Semantic searching brings meaning to the web

"You ain't seen nothing yet," promised Professor Hendler of the University of Maryland at this the 2006 World Wide Web conference, when describing the future of web search.

The idea of "semantic web" was first mentioned in an article featured in Scientific America over 5 years ago and was authored by web co-creator Tim Berners-Lee, Professor Jim Hendler and Professor Ora Lassila of Nokia. The idea behind the "semantic web" was to begin to make sense of data on the World Wide Web, which would inevitably impact on what is today known as search.

Almost all of the information on web pages is created by humans, and as we are all aware and take for granted our computers are great for viewing this information. But what if our computers could be shown how to extract meaning from the words and numbers within this information? "Increased intelligence", "next generation" and "bringing meaning to the web" were the hot topics of attendees at this years World Wide Web conference.

This concept may seem like the trailer a sci-fi blockbuster but, according to Professor Wendy Hall, head of the research team at the University of Southampton who are looking into the semantic web, it can be summed up as "creating a web that can be interpreted by machines".

So what does this mean? Professor Hall carries on to say that semantic searching "allows you to ask much more complex questions" when searching for information.

The semantic web could have a great impact on those industries where users provide set criteria for a search and expect a number of relevant results in return: for example, a couple searching for a new home would search for 'property for sale' and 'Edinburgh'. This search would return relevant results but the couple would have to work their way through the results finding a property that fits into their more selective criteria, near a particular school or shopping facilities for example.

The concept of semantic searching would prevent wasting time on refining these results, with users asking more specific questions and getting equivalent results.

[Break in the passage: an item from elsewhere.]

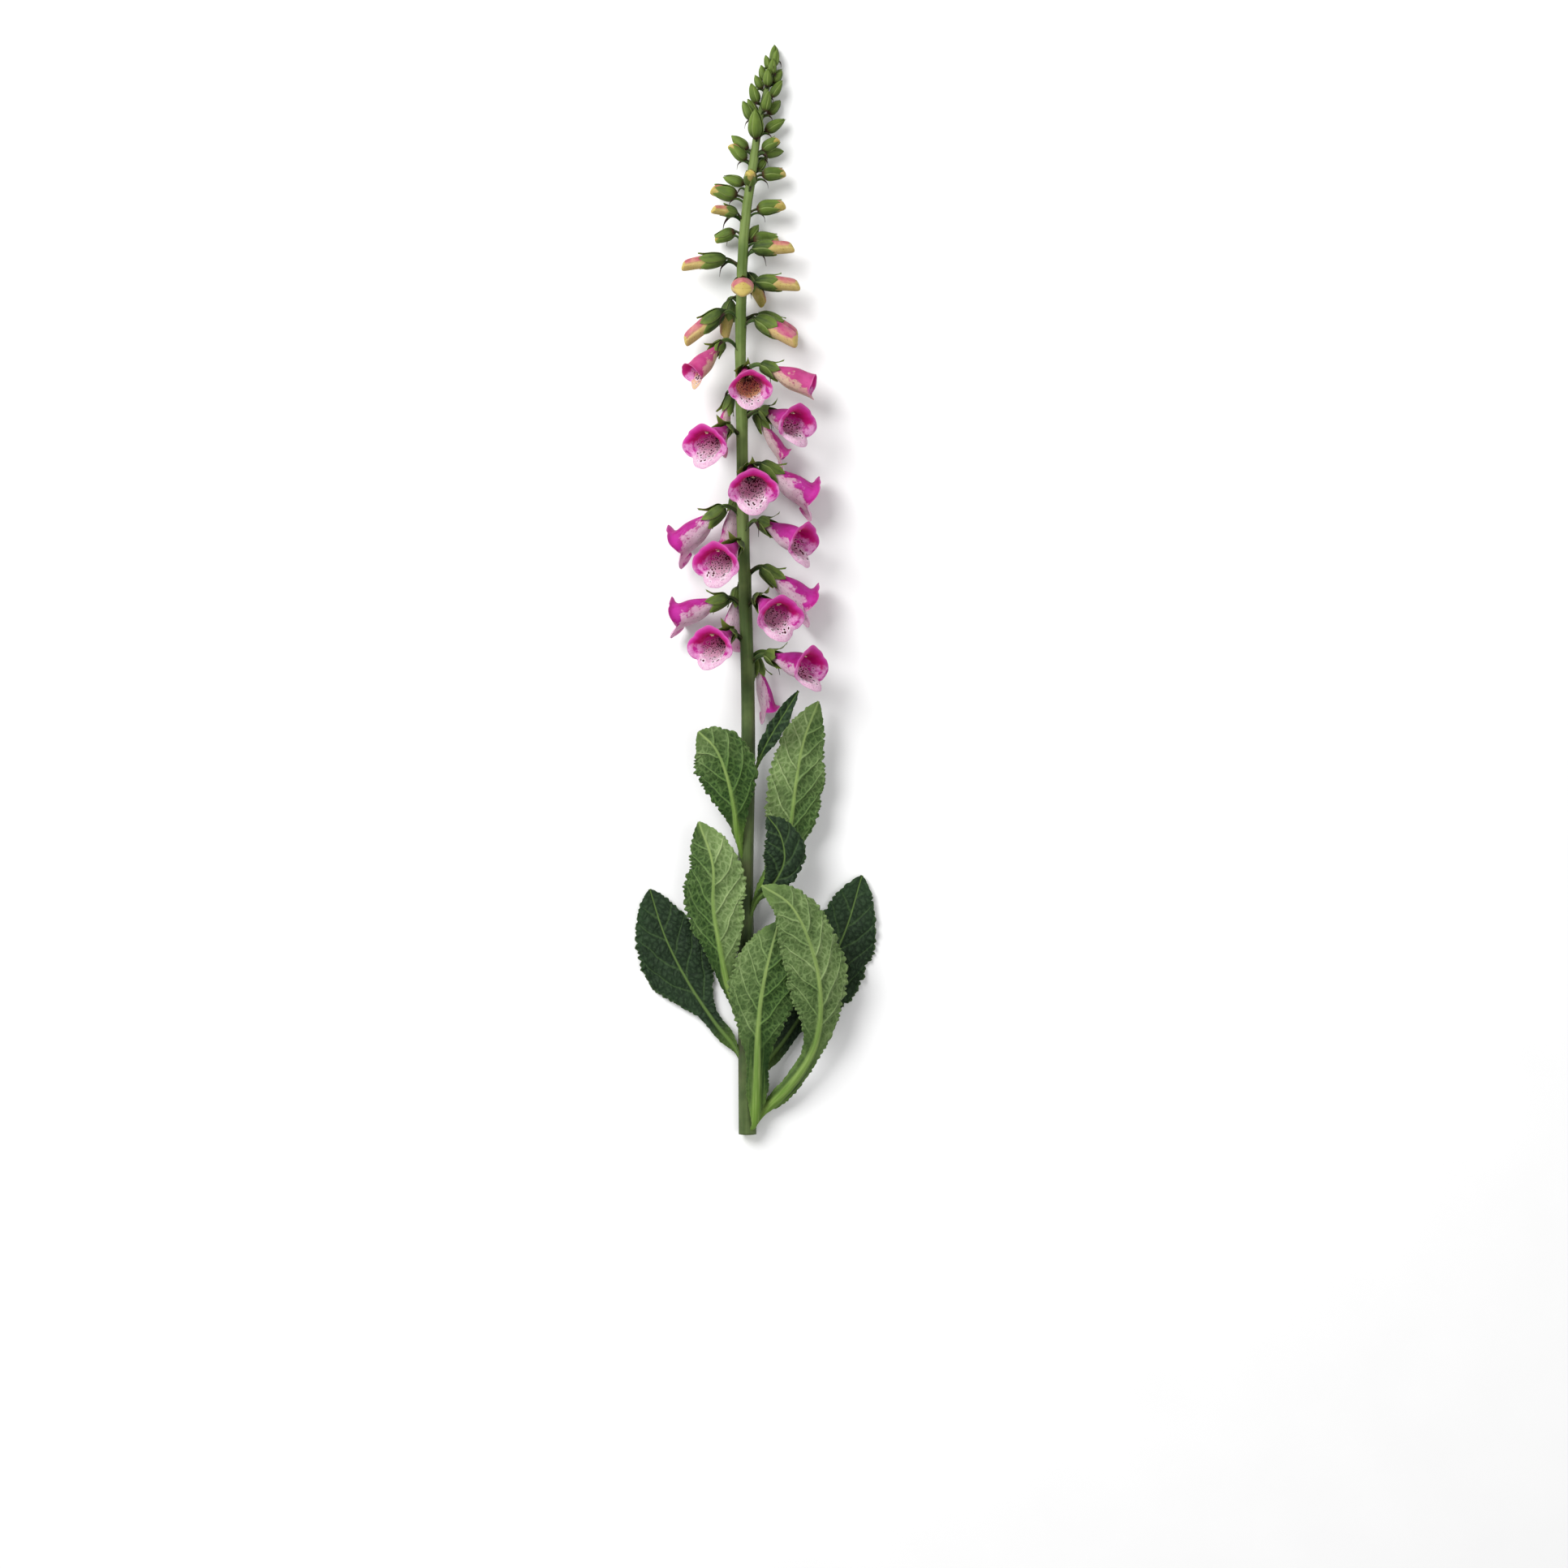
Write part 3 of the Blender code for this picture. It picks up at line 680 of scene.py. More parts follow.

The data on the semantic web regarding properties would be available but would also be 'tagged' with descriptions telling computers what they are looking at.

On the semantic web the our couple could ask for information about properties in Edinburgh, costing £250,00 with three bedrooms, near a public school with good local shopping facilities and including, say, a supermarket. The semantic search engine would cross-reference all the information available about properties in Edinburgh with the request and produce results to match this query.

This is a great step, but Professor Hall continues to explain that this is only the tip of the iceberg. When discussing the subject of holiday search she explains, "Once you have all of that data on the web in a form that a machine can understand, then you can start having services like a personal agent that picks a holiday for you or even negotiates the price on your behalf."

These examples may apply to the domestic life of search, but developments over the last five years have had big business pay attention to the semantic web with financial markets, pharmaceutical companies and other data-heavy industries starting to get their data in order to cope with the introduction of the semantic web. The limits of this concept are difficult to imagine with the academic world highlighting that by comparing retail patterns from medical products, epidemiologists can pick up on disease patterns and even predict where a flu epidemic may have broken out - right down to the town or even street location.

With a test version of a semantic search engine called "Swoogle" at the University of Maryland the reality of this concept is speedily drawing closer, even though a definite definition of the semantic search may be mildly elusive, one thing that can be agreed on is that this development will have a great impact on search as we know it.